Elektrik enerjisi, güneş panelleri, rüzgar türbinleri ve hidroelektrik santraller gibi doğal kaynaklardan elde ediliyor. Ancak bu kaynaklar, değişken doğa koşulları nedeniyle kesintili bir enerji üretimine yol açabiliyor. Günün belirli saatlerinde güneşin olmaması, rüzgarın esmemesi veya su seviyelerinin düşük olması gibi durumlar, enerji üretimini etkileyebiliyor.
İşte bu noktada devreye enerji depolama sistemleri giriyor. Enerji depolama, anlık enerji talepleri ile üretimi eşleştirmek ve enerjiyi belirli bir süre saklayarak daha etkin bir şekilde kullanabilmek için kritik bir öneme sahip. Depolama sistemleri, fazla enerji üretildiği zamanlarda enerjiyi depolayarak, ihtiyaç duyulduğunda ise bu depolanmış enerjiyi kullanma imkanı sağlıyor.

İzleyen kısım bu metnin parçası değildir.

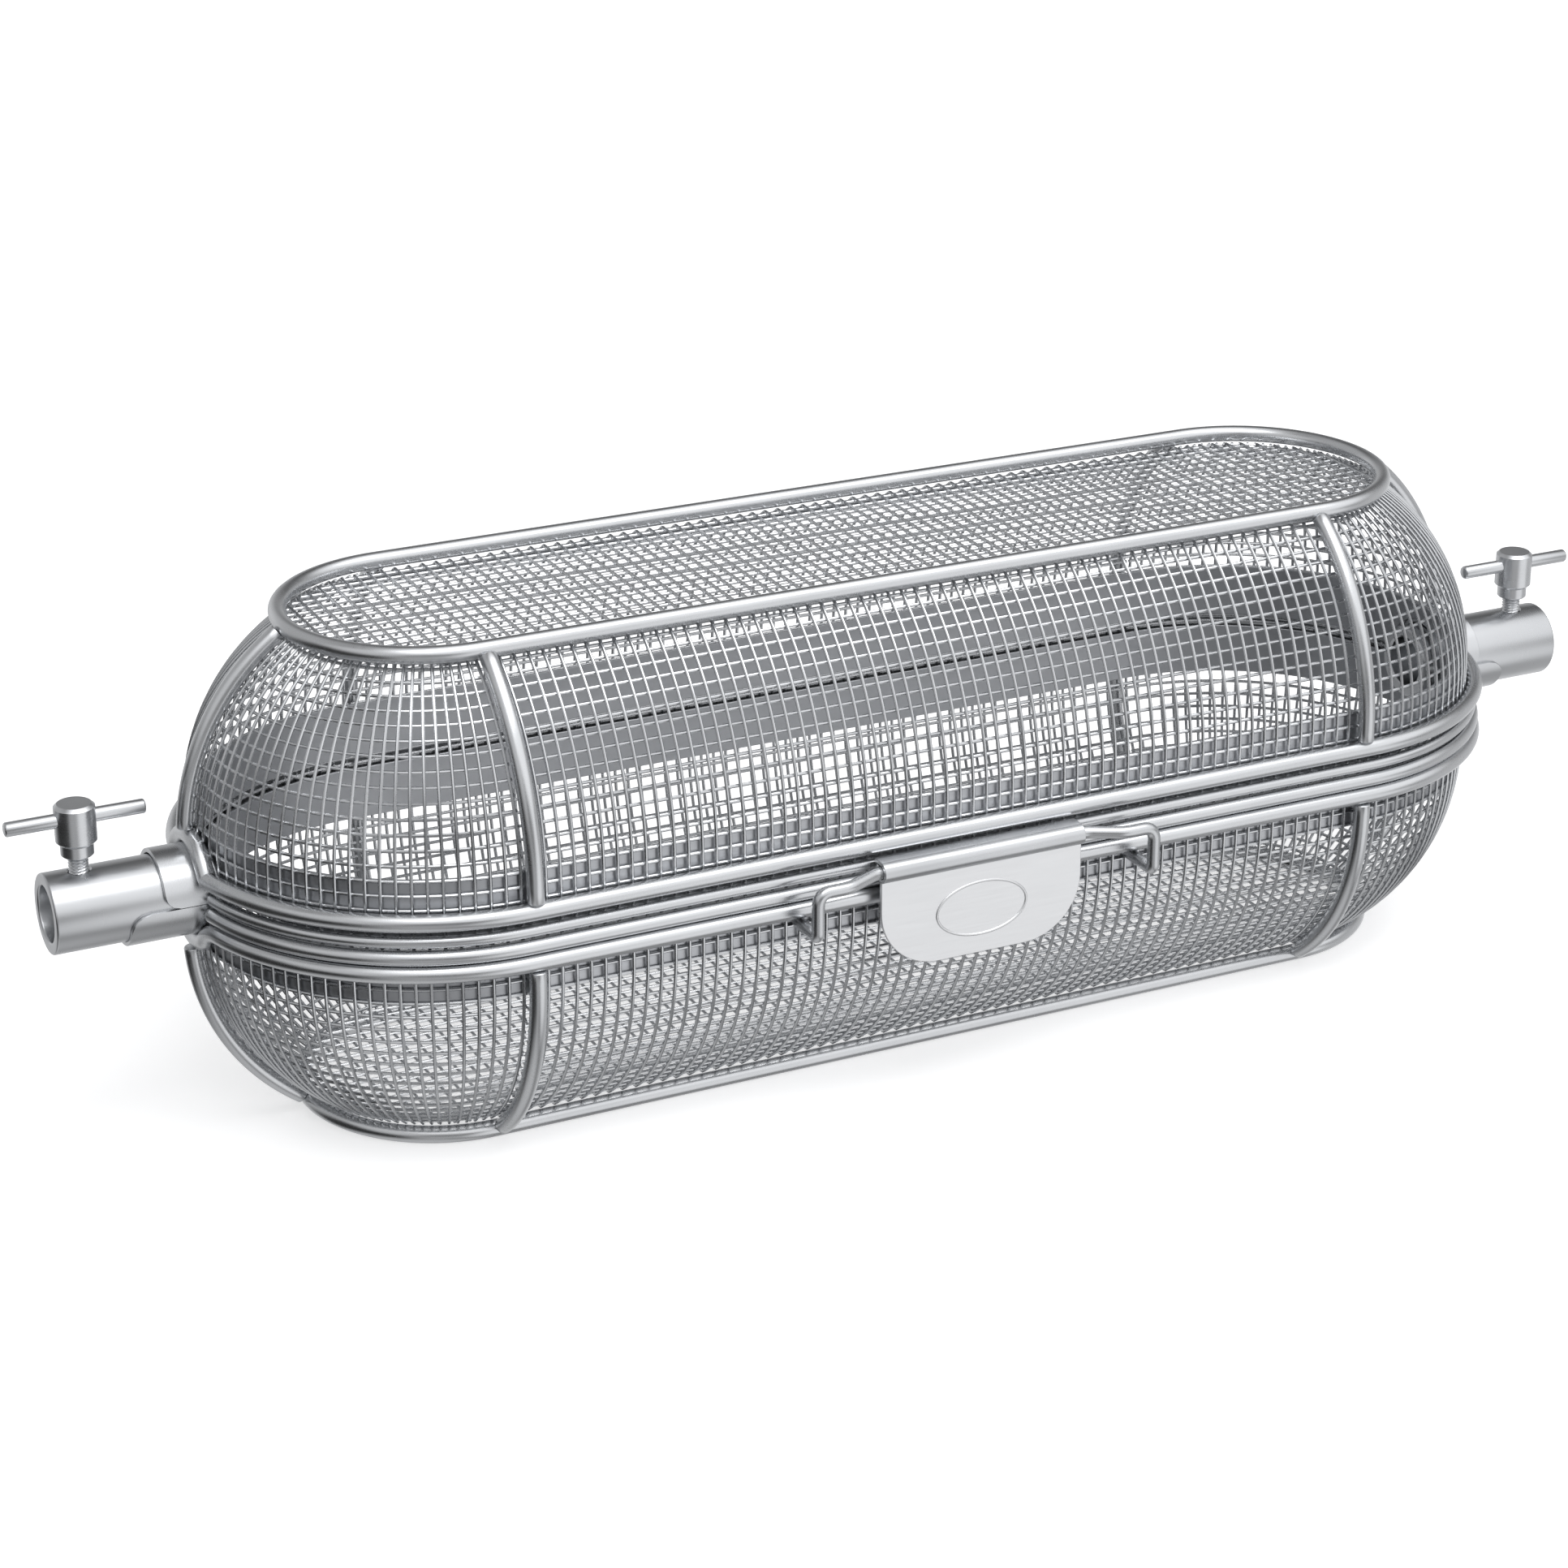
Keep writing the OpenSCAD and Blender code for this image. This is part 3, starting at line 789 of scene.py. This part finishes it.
def make_spit_tube(side_name, side):
    """A spit tube with rounded lips and a countersunk hole for its clamp screw."""
    name = "spit_tube_" + side_name
    low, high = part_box(name)
    outer, bore, soft = high.z, BORE_R, TUBE_EDGE
    inner_end, outer_end = min(abs(low.x), abs(high.x)), max(abs(low.x), abs(high.x))
    rim = arc_points((outer_end - soft, outer - soft), soft, 90, 0, 22.5)
    lip = arc_points((outer_end - soft, bore + soft), soft, 0, -90, 22.5)
    mouth = [(inner_end, bore + soft), (inner_end, outer - soft), (inner_end + soft, outer)]
    outline = mouth + rim + lip + [(inner_end + soft, bore)]
    shape = lathe(outline, "x", 64, closed=True).flipped((side, 1, 1)).turned()
    screw_low, screw_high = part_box("screw_shank_" + side_name)
    straight = [(bore / 2, SCREW_HOLE_R), (outer - SINK_DEPTH, SCREW_HOLE_R)]
    drill = lathe(straight + [(outer + MM, SCREW_HOLE_R + SINK_FLARE)], "z", 40)
    drill.moved(((screw_low.x + screw_high.x) / 2, 0, 0))
    piece(name + "_turned", shape, tube_steel, "base", "tube_steel", [name], drill=drill)


# ---------------------------------------------------------------- latch


def bail_path():
    """The bail from foot to foot: feet under the rim rod, legs, jogs and the straight in the roll."""
    front = bail_lo.y + BAIL_R
    low = bail_lo.z + BAIL_R
    leg_x = bail_hi.x - BAIL_R
    rear = RIM_R - ROD_R
    run_z = ROLL_Z - BAIL_DROP
    stub_x = tab_hi.x + BAIL_STUB
    right = [
        (stub_x, -ROLL_Y, ROLL_Z), (stub_x + BAIL_JOG, front, run_z), (leg_x, front, run_z),
        (leg_x, front, low), (leg_x, -rear, low),
    ]
    left = [(-x, y, z) for x, y, z in right[::-1]]
    corners = left + right
    runs = [run(a, b) for a, b in zip(corners, corners[1:])]
    return joined(runs, [b * MM for b in BAIL_BENDS + BAIL_BENDS[::-1]])


def make_tab():
    """The tab: lip, roll round the bail and hanging plate with a plain raised oval."""
    roll = (-ROLL_Y, ROLL_Z)
    lip_y, top = tab_hi.y, tab_hi.z
    curl = [(lip_y, top - TAB_T), (lip_y, top)]
    curl += arc_points(roll, TAB_ROLL_R, CURL_START, CURL_END)
    curl += arc_points(roll, TAB_ROLL_R - TAB_T, CURL_END, CURL_START)
    strip_shape = prism(curl, tab_lo.x, tab_hi.x, "x")
    corner = TAB_CORNER
    plate_top = ROLL_Z - TAB_ROLL_R + PLATE_LAP
    outline = arc_points((tab_lo.x + corner, tab_lo.z + corner), corner, 180, 270, 5)
    outline += arc_points((tab_hi.x - corner, tab_lo.z + corner), corner, 270, 360, 5)
    outline += [(tab_hi.x, plate_top), (tab_lo.x, plate_top)]
    front = -ROLL_Y - TAB_T / 2
    plate = prism(outline, front, front + TAB_T, "y")
    middle = (plate_top + tab_lo.z) / 2
    a = np.linspace(0, 2 * math.pi, 96, endpoint=False)
    level = np.full(len(a), front + OVAL_SINK)
    oval = np.stack([OVAL_HALF_W * np.cos(a), level, middle + OVAL_HALF_H * np.sin(a)], 1)
    ridge = sweep(oval, OVAL_RIDGE_R, 12, closed=True)
    # The plate and oval take the lighter, painted-light copy of the sheet steel; the curl takes the plain
    # one.
    for name, shape, finish, bevel in (
        ("curl", strip_shape, roll_steel, 0.12 * MM),
        ("plate", plate, tab_steel_painted_light, 0.15 * MM),
        ("oval", ridge, tab_steel_painted_light, 0),
    ):
        piece("latch_tab_" + name, shape, finish, "latch", "tab_sheet", ["latch_tab"], bevel=bevel)


# ---------------------------------------------------------------- hinges


def hinge_shapes(node, knuckles, up):
    """Rolled knuckles and plate of one leaf, with two spot welds."""
    low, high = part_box(node)
    middle = (low.x + high.x) / 2
    outer = (high.y - low.y) / 2
    pin = (high.y - outer, PIN_Z)
    end_z = high.z if up == UP else 2 * PIN_Z - low.z
    curl = [(low.y, end_z - LEAF_CORNER)] + arc_points(pin, outer, KNUCKLE_START, KNUCKLE_END)
    curl += arc_points(pin, outer - LEAF_T, KNUCKLE_END, KNUCKLE_START)
    curl += [(low.y + LEAF_T, end_z - LEAF_CORNER)]
    shapes = [
        prism(curl, middle + x - KNUCKLE_L / 2, middle + x + KNUCKLE_L / 2, "x") for x in knuckles
    ]
    outline = box_outline(low.x, high.x, PIN_Z + (outer + LEAF_CLEAR), end_z, LEAF_CORNER)
    # The plate is shifted 0.02 mm against the knuckles' tails, so that their faces don't coincide
    shapes.append(prism(outline, low.y + 0.02 * MM, low.y + LEAF_T + 0.02 * MM, "y"))
    for x in (middle - WELD_X, middle + WELD_X):
        dome = lathe(WELD_DOME, "x", 20)
        spun = Shape().add(np.vstack(dome.verts)[:, [1, 0, 2]], *dome.faces).turned()
        shapes.append(spun.moved((x, low.y + LEAF_T, end_z - WELD_BELOW_END)))
    if up == DOWN:
        shapes = [shape.flipped((1, 1, -1)).moved((0, 0, 2 * PIN_Z)) for shape in shapes]
    return shapes


def make_hinge(side_name):
    """A hinge: one knuckle on the lid between two on the base, and the pin through them."""
    for half, up, knuckles in (("lid", UP, [0]), ("base", DOWN, [-KNUCKLE_STEP, KNUCKLE_STEP])):
        node = f"hinge_{half}_leaf_{side_name}"
        shapes = hinge_shapes(node, knuckles, up)
        piece(node + "_rolled", shapes, hinge_steel, half, "hinge_steel", [node], bevel=0.12 * MM)
    node = "hinge_pin_" + side_name
    low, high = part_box(node)
    radius, half_length = (high.z - low.z) / 2, (high.x - low.x) / 2
    dome = [
        (half_length - radius * (1 - math.cos(t)) * PIN_DOME, radius * math.sin(t))
        for t in np.radians([15, 40, 65, 90])
    ]
    outline = [(-x, r) for x, r in dome] + dome[::-1]
    centre = (low + high) / 2
    shape = lathe(outline, "x", 32).moved(tuple(centre)).turned()
    piece(node + "_turned", shape, hinge_steel, "base", "hinge_steel", [node])


# ---------------------------------------------------------------- clamp screws


def thread(low, high, radius):
    """A screw thread: each ring's radius follows the helix round."""
    sides = 40
    heights = np.arange(low, high, THREAD_PITCH / 10)
    a = np.arange(sides) * 2 * math.pi / sides
    phase = (heights[:, None] / THREAD_PITCH - a[None, :] / (2 * math.pi)) % 1
    radii = radius - THREAD_DEPTH * np.abs(2 * phase - 1)
    lead = np.clip((heights - low) / THREAD_LEAD, 0, 1)[:, None]
    radii = np.minimum(radii, radius * (THREAD_TIP + 0.28 * lead))
    rings = np.stack(
        [radii * np.cos(a), radii * np.sin(a), np.repeat(heights[:, None], sides, 1)], -1
    )
    return strip(rings)


def make_screw(side_name):
    """A clamp screw: threaded shank, turned head with a shoulder, and tommy bar."""
    node = "screw_shank_" + side_name
    low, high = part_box(node)
    centre = (low + high) / 2
    at = (centre.x, 0, 0)
    shank = thread(low.z, high.z, (high.x - low.x) / 2).moved(at)
    piece(node + "_thread", shank, screw_steel, "shank_" + side_name, "screw_steel", [node])
    node = "screw_head_" + side_name
    low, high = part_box(node)
    radius, soft = (high.x - low.x) / 2, HEAD_EDGE
    outline = [(low.z, SHOULDER_R - SHOULDER_EDGE), (low.z + SHOULDER_EDGE, SHOULDER_R)]
    outline += [(NECK_Z, SHOULDER_R), (NECK_Z + 0.02 * MM, radius - soft), (NECK_Z + soft, radius)]
    outline += [(high.z - soft, radius), (high.z - 0.12 * MM, radius - soft + 0.1 * MM)]
    outline += [(high.z, radius - soft - 0.1 * MM)]
    head = lathe(outline, "z", 64).moved(at)
    low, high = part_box("screw_bar_" + side_name)
    bar_at = (centre.x, 0, (low.z + high.z) / 2)
    hole = (high.z - low.z) / 2 + BAR_CLEAR
    # The cut leaves the head's volume whole, so the bar passes through solid steel
    drill = lathe([(-2 * radius, hole), (2 * radius, hole)], "x", 40).moved(bar_at).turned()
    body = "head_" + side_name
    piece(node + "_turned", head, screw_steel, body, "screw_steel", [node], sharp=25, drill=drill)
    node = "screw_bar_" + side_name
    radius, half_length = (high.z - low.z) / 2, (high.x - low.x) / 2
    soft = BAR_EDGE
    tip = [(half_length, radius - soft), (half_length - 0.15 * MM, radius - 0.15 * MM)]
    tip += [(half_length - soft, radius)]
    outline = [(-x, r) for x, r in tip] + tip[::-1]
    shape = lathe(outline, "x", 40).moved(bar_at).turned()
    piece(node + "_turned", shape, screw_steel, body, "screw_steel", [node])


# ---------------------------------------------------------------- the object

for half_name, half_up in HALVES.items():
    make_mesh(half_name, half_up)
    make_rods(half_name, half_up)
    make_band(half_name, half_up)
    for collar_name, collar_side in SIDES.items():
        make_collar(half_name, half_up, collar_name, collar_side)
for tube_name, tube_side in SIDES.items():
    make_spit_tube(tube_name, tube_side)
    make_hinge(tube_name)
    make_screw(tube_name)
bail = sweep(bail_path(), BAIL_R, 24)
piece("latch_bail_wire", bail, bail_steel, "base", "bail_wire", ["latch_bail"])
make_tab()

# ---------------------------------------------------------------- floor, light and camera

FLOOR_REACH = 6.0
DRUM_R = 5.9
DRUM_SUNK = 1.0


def make_floor():
    """A pale matt floor that the basket rests on."""
    mesh = bpy.data.meshes.new("floor")
    z = cad_bounds[0].z
    corners = [(x * FLOOR_REACH, y * FLOOR_REACH, z) for x, y in ((-1, -1), (1, -1), (1, 1), (-1, 1))]
    mesh.from_pydata(corners, [], [(0, 1, 2, 3)])
    mat = bpy.data.materials.new("floor_paper")
    mat.use_nodes = True
    shader = mat.node_tree.nodes["Principled BSDF"]
    shader.inputs["Base Color"].default_value = (0.86, 0.86, 0.865, 1)
    shader.inputs["Roughness"].default_value = 0.9
    shader.inputs["Emission Color"].default_value = (1, 1, 1, 1)
    shader.inputs["Emission Strength"].default_value = 0.5
    mesh.materials.append(mat)
    floor = bpy.data.objects.new("floor", mesh)
    bpy.context.scene.collection.objects.link(floor)
    floor.visible_glossy = False


def make_backdrop():
    """A white drum round the floor, which only the camera sees, so it neither lights nor shades."""
    low = cad_bounds[0].z - DRUM_SUNK
    drum = lathe([(low, DRUM_R), (low + 2 * DRUM_R, DRUM_R)], "z")
    backdrop = bpy.data.objects.new("backdrop", mesh_of("backdrop", [drum]))
    mat = bpy.data.materials.new("backdrop_paper")
    mat.use_nodes = True
    shader = mat.node_tree.nodes["Principled BSDF"]
    shader.inputs["Base Color"].default_value = (0, 0, 0, 1)
    shader.inputs["Roughness"].default_value = 1
    shader.inputs["Specular IOR Level"].default_value = 0
    shader.inputs["Emission Color"].default_value = (1, 1, 1, 1)
    shader.inputs["Emission Strength"].default_value = 1
    mat.cycles.emission_sampling = "NONE"
    backdrop.data.materials.append(mat)
    bpy.context.scene.collection.objects.link(backdrop)
    backdrop.visible_diffuse = backdrop.visible_glossy = backdrop.visible_transmission = False
    backdrop.visible_shadow = False


def make_softbox(name, location, target, width, height, power):
    """A rectangular lamp at a place, turned towards its target."""
    data = bpy.data.lights.new(name, "AREA")
    data.shape = "RECTANGLE"
    data.size, data.size_y = width, height
    data.energy = power
    lamp = bpy.data.objects.new(name, data)
    lamp.location = location
    lamp.rotation_euler = (Vector(target) - Vector(location)).to_track_quat("-Z", "Y").to_euler()
    bpy.context.scene.collection.objects.link(lamp)


# Lobes of the light tent: direction, half angles of the full and the fading part, and brightness.
# A lobe below zero darkens the tent there.
TENT = (
    ((0.30, -0.50, 0.81), 34, 60, 0.98),
    ((-0.80, -0.40, 0.45), 12, 42, 0.50),
    ((0.41, -0.84, -0.37), 14, 36, 0.82),
    ((-0.45, -0.82, -0.37), 8, 28, 0.28),
    ((-0.30, -0.12, -0.95), 18, 42, 0.42),
    ((0.20, 0.90, -0.37), 22, 58, 0.45),
    ((-0.60, 0.70, 0.40), 20, 50, 0.28),
    ((0.35, 0.86, 0.36), 12, 40, -0.10),
    ((0.90, 0.10, -0.37), 15, 55, 0.42),
    ((-0.92, -0.05, -0.37), 18, 50, -0.24),
)
TENT_LEVEL = 0.20
TENT_DARKEST = 0.03


def make_world():
    """A light tent: ten broad soft lobes, two of which darken, added to an even level."""
    world = bpy.data.worlds.new("studio")
    world.use_nodes = True
    nodes, links = world.node_tree.nodes, world.node_tree.links
    coords = nodes.new("ShaderNodeTexCoord")
    total = None
    for direction, full, fade, level in TENT:
        facing = nodes.new("ShaderNodeVectorMath")
        facing.operation = "DOT_PRODUCT"
        facing.inputs[1].default_value = Vector(direction).normalized()
        links.new(coords.outputs["Generated"], facing.inputs[0])
        lobe = nodes.new("ShaderNodeMapRange")
        lobe.interpolation_type = "SMOOTHSTEP"
        lobe.inputs["From Min"].default_value = math.cos(math.radians(fade))
        lobe.inputs["From Max"].default_value = math.cos(math.radians(full))
        lobe.inputs["To Max"].default_value = level
        links.new(facing.outputs["Value"], lobe.inputs["Value"])
        added = nodes.new("ShaderNodeMath")
        added.operation = "ADD"
        added.inputs[1].default_value = TENT_LEVEL
        if total:
            links.new(total, added.inputs[1])
        links.new(lobe.outputs["Result"], added.inputs[0])
        total = added.outputs["Value"]
    held = nodes.new("ShaderNodeMath")
    held.operation = "MAXIMUM"
    held.inputs[1].default_value = TENT_DARKEST
    links.new(total, held.inputs[0])
    links.new(held.outputs["Value"], nodes["Background"].inputs["Strength"])
    nodes["Background"].inputs["Color"].default_value = (0.985, 0.99, 1, 1)
    bpy.context.scene.world = world


def make_camera():
    """The camera stands left of and above the front, about a metre away."""
    yaw, pitch, roll = math.radians(25.956), math.radians(21.744), math.radians(-0.078)
    data = bpy.data.cameras.new("camera")
    data.sensor_width = 36
    data.lens = 87.47
    data.shift_x, data.shift_y = -0.0048, -0.0300
    data.clip_start, data.clip_end = 0.05, 50
    camera = bpy.data.objects.new("camera", data)
    camera.location = (-0.41878, -0.82230, 0.37551)
    turn = Matrix.Rotation(-yaw, 3, "Z") @ Matrix.Rotation(math.pi / 2 - pitch, 3, "X")
    camera.rotation_euler = (turn @ Matrix.Rotation(roll, 3, "Z")).to_euler()
    bpy.context.scene.collection.objects.link(camera)
    bpy.context.scene.camera = camera


make_floor()
make_backdrop()
make_softbox("key", (0.1, -0.45, 1.1), (0, 0, 0), 1.2, 0.5, 5)
make_world()
make_camera()
bpy.context.scene.view_settings.view_transform = "Standard"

Yenilenebilir enerji ve enerji depolama teknolojileri, sadece çevre dostu bir enerji üretimi sağlamakla kalmayıp aynı zamanda enerji sektörünü daha sürdürülebilir ve esnek hale getirerek geleceğin enerji ihtiyaçlarına çözüm sunuyor. Bu teknolojilere yapılan yatırımların artmasıyla birlikte, enerji sektörü daha güvenilir, verimli ve çevreci bir yapıya doğru evrilmeye devam edecek gibi görünüyor.